How this policy should be read
This policy should guide everyday use of Ethen across model routing, drafting, coding, research, workflow, connected services, BYOK, local/private lanes, and voice features where supported.
- Applies to Ethen services: This policy covers the Ethen model workspace, public website, console surfaces, model routing, workflow surfaces, and related product areas where they are available.
- Read with related policies: This page should be read together with the Terms of Service, Privacy Policy, Acceptable Use Policy, AI Use Policy, security materials, and final order or account terms.
- Configuration matters: Some behavior depends on account settings, workspace configuration, selected providers, connected services, BYOK setup, local runtime setup, and feature availability.
- No unsupported guarantees: This policy avoids claims about certifications, retention periods, provider guarantees, uptime promises, or legal rights that have not been verified for the published service.
Policy status
This page is written as public policy copy for transparency. It should be aligned with the final published agreement, product configuration, and any account-specific terms that apply to a customer or user.
- Public transparency: The page explains how Ethen expects users to handle model work, workspace data, providers, approvals, and generated material.
- Account terms still matter: A customer order, workspace setting, provider account, or connected-service agreement may add more specific rules.
- No professional substitute: The policy does not replace legal, medical, financial, security, engineering, or other professional review where that review is appropriate.
Not legal advice
This page is provided for transparency about Ethen’s intended policy posture. It is not legal advice, does not create professional advice, and should be reviewed with the final published agreement and appropriate advisers where needed.
Proof boundary
The AI Use Policy avoids unsupported claims about model accuracy, output ownership, provider behavior, local privacy, safety guarantees, and professional suitability.
- No certification claim: This policy does not claim SOC 2, ISO, HIPAA, PCI, GDPR compliance, or other certification status.
- No provider guarantee: Third-party model providers, connected services, and local runtimes have their own behavior and terms.
- No retention promise: Retention is described by category unless a final published retention period is available.
- No zero-use assumption: The page avoids unsupported zero-training, zero-retention, and never-shared claims.
What to review next
Legal and policy pages work as a system.
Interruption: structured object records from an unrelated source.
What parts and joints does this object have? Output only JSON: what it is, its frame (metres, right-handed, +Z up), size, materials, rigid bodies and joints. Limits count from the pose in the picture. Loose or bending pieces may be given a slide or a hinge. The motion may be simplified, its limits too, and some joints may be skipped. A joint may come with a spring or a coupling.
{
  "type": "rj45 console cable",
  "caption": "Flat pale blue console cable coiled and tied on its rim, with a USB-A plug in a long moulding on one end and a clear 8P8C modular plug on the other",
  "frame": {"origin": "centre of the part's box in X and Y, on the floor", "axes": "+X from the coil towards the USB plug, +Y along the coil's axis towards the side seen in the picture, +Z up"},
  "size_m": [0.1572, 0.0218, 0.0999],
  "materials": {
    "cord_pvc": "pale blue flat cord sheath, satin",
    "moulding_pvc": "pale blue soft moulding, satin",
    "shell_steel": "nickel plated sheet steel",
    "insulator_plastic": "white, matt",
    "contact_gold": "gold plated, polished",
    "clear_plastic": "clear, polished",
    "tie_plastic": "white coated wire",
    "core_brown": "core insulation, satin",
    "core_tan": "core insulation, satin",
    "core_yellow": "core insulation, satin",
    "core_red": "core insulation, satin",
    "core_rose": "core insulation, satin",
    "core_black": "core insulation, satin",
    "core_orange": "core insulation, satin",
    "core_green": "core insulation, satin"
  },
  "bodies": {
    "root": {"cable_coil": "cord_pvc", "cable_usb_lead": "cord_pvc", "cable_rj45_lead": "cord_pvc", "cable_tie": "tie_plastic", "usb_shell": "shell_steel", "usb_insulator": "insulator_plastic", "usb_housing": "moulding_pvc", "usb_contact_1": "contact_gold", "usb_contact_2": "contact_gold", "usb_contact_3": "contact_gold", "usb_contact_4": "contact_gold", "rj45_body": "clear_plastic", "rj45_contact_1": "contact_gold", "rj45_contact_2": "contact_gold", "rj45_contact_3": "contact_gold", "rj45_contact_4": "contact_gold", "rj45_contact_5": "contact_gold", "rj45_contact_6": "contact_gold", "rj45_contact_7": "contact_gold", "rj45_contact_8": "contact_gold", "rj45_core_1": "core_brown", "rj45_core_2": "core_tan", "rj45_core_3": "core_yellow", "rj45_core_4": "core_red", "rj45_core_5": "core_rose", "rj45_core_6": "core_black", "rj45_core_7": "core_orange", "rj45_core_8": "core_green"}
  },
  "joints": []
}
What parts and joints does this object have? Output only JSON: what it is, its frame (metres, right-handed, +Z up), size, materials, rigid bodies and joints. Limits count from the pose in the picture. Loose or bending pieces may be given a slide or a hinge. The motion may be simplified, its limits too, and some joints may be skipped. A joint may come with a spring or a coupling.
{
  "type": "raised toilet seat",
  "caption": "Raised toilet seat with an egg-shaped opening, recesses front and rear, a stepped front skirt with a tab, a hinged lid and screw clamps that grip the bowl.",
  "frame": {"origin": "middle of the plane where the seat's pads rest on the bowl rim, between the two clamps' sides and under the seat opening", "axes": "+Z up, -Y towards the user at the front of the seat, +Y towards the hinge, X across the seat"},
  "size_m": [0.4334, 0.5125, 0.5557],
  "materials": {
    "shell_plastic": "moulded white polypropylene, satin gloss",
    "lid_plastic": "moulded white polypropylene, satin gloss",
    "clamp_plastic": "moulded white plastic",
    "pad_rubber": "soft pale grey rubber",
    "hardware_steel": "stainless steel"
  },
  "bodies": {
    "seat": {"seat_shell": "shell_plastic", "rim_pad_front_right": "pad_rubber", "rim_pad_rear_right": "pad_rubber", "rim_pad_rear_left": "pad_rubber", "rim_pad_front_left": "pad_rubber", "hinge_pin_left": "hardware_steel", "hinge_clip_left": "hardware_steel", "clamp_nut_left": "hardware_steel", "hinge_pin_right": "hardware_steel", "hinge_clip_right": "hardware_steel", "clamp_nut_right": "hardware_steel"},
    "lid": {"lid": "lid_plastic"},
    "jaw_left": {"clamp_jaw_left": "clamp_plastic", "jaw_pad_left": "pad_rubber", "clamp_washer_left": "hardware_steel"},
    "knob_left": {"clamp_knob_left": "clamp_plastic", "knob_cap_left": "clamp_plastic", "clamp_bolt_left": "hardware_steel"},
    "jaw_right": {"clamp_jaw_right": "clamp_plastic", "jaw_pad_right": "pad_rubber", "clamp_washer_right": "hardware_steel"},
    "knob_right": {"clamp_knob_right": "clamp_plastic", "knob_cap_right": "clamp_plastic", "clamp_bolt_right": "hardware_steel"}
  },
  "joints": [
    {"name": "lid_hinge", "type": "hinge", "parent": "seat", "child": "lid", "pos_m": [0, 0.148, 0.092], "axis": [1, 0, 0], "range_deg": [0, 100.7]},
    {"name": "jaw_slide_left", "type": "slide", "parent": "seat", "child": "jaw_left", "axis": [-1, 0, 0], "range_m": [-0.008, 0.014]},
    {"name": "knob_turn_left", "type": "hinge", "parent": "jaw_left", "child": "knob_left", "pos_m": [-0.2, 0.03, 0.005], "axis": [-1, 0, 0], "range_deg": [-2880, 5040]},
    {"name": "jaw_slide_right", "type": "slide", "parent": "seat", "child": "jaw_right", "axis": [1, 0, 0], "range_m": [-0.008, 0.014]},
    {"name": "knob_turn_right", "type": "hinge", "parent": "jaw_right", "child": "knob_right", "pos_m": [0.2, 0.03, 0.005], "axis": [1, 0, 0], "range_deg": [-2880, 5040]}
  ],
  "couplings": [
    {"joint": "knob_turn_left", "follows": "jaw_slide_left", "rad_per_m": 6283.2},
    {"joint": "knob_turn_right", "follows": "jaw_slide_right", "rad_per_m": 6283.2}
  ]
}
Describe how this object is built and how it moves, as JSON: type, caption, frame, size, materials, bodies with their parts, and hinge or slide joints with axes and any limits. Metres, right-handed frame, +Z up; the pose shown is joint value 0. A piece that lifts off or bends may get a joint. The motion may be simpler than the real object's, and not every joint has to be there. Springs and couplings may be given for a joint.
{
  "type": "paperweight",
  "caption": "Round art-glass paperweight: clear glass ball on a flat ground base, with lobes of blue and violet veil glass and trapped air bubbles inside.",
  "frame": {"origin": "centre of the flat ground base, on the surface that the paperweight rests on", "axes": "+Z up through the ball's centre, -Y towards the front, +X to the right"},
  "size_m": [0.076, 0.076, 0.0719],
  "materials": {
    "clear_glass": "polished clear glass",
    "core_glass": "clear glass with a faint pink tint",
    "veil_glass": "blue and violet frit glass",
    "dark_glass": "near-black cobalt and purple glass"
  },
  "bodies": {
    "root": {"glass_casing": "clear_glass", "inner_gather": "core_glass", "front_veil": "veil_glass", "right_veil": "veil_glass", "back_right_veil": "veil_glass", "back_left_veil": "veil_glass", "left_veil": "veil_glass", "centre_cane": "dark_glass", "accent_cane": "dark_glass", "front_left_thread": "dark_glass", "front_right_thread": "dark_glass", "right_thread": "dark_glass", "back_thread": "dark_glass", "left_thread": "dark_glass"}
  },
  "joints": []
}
Use the links below to understand the responsibilities, privacy posture, safety boundaries, and review expectations that apply to Ethen use.
Frequently asked questions
Can I rely on Ethen outputs without review?
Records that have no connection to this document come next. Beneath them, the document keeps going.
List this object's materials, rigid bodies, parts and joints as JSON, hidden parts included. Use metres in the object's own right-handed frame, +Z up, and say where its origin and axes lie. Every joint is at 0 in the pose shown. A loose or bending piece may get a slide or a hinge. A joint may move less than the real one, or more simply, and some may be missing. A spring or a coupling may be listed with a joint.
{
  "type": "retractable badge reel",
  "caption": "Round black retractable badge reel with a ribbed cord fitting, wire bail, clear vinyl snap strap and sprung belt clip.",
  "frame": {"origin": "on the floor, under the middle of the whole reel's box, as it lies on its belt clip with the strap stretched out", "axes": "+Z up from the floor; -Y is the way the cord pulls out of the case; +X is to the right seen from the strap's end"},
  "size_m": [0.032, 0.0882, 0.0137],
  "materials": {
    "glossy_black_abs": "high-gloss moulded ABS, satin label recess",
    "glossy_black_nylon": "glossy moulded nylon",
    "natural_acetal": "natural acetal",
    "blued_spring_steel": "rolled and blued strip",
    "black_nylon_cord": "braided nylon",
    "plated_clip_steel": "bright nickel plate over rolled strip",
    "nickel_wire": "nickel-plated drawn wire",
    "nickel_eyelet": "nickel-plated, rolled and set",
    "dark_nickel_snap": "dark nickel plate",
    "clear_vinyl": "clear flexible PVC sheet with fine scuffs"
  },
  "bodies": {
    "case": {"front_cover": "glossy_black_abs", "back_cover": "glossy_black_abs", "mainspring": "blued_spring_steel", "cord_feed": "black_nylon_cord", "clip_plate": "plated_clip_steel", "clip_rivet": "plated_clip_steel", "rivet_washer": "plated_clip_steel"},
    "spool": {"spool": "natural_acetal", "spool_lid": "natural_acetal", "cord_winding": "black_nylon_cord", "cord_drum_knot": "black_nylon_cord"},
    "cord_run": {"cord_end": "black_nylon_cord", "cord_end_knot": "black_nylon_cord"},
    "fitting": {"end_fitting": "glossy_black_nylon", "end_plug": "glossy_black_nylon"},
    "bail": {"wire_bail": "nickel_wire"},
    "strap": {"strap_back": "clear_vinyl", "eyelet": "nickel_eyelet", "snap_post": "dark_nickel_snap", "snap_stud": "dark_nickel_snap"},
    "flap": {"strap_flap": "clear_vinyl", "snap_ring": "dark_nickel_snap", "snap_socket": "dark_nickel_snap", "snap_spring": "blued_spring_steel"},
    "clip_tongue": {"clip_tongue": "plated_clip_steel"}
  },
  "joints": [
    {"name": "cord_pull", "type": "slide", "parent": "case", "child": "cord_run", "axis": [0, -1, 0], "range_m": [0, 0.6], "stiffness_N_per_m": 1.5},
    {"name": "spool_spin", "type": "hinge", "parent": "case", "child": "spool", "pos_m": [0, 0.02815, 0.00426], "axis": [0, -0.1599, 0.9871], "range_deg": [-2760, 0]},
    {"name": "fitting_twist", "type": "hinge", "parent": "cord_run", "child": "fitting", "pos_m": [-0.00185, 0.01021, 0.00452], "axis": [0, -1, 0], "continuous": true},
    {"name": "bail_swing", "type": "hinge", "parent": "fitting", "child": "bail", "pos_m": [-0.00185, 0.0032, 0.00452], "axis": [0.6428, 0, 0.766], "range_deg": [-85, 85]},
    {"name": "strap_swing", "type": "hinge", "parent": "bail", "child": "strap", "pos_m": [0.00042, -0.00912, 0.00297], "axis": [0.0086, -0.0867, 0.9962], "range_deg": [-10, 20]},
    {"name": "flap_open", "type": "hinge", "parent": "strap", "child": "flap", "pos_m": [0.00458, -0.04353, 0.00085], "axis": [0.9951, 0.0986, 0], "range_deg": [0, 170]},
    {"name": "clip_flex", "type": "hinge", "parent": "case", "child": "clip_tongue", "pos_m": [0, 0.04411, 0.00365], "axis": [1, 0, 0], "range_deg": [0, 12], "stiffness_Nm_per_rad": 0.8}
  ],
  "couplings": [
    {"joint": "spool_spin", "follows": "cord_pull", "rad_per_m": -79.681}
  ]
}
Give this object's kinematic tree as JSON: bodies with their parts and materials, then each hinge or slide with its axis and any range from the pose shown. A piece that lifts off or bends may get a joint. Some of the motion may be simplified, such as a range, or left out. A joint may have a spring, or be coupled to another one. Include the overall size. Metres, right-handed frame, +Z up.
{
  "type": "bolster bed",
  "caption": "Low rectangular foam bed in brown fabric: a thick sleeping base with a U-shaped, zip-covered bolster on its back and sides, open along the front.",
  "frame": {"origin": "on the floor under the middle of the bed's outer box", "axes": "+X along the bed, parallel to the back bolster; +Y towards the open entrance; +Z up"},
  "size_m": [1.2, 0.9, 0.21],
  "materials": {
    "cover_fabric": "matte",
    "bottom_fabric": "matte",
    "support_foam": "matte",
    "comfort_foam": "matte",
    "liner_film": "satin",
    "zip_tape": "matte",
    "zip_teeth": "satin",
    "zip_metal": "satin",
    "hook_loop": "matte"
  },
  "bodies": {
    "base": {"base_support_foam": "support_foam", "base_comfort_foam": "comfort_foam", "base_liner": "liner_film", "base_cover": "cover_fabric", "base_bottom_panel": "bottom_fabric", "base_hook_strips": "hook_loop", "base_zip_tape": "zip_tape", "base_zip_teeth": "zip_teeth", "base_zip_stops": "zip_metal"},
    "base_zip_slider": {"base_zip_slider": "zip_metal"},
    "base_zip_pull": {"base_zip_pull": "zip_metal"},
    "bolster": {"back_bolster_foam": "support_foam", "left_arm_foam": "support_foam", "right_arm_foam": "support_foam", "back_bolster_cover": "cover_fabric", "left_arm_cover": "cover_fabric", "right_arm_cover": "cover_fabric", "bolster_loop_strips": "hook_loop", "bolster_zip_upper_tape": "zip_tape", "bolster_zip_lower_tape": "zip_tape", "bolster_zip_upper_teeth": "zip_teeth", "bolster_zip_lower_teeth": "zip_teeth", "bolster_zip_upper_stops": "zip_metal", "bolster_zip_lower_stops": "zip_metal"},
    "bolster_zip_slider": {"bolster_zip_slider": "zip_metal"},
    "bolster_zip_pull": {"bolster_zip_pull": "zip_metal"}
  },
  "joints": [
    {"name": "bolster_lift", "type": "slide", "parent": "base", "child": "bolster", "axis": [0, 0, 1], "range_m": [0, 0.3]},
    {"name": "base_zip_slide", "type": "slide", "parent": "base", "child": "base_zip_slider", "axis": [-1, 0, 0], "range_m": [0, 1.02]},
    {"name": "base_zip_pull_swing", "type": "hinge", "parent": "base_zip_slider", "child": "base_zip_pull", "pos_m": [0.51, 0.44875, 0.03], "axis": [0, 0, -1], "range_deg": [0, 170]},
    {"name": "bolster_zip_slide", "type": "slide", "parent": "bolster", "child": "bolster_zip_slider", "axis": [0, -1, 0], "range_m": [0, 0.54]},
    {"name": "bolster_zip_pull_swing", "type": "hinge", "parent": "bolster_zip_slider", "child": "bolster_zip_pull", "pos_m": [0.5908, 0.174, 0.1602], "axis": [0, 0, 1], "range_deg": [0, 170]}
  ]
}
No. Outputs can be wrong, incomplete, unsafe, outdated, or unsuitable. Users should review and validate outputs before using them, especially in sensitive, professional, or high-impact contexts.
Does Ethen replace a lawyer, doctor, financial adviser, or security expert?
No. Ethen can help organize and draft work, but it does not provide regulated professional advice or certification. Qualified human review remains required where the domain calls for it.
Can I use generated code directly?
Generated code should be reviewed, tested, and validated before use. Extra care is required for authentication, payments, secrets, permissions, data deletion, infrastructure, model routing, and workflow execution.
Are local/private lanes always private?
No. Local/private behavior depends on runtime setup, product support, route selection, authentication, sync, and configuration. Users should verify the full path before sensitive use.
What should happen before an automated action executes?
Users should review the proposed action, target, data involved, expected result, and risk. Approval gates, simulations, and receipts help visibility but do not remove responsibility.
How should teams use this policy?
Teams should turn it into operating rules: define approved model routes, data boundaries, review levels, approval authority, testing requirements, and escalation paths for sensitive work.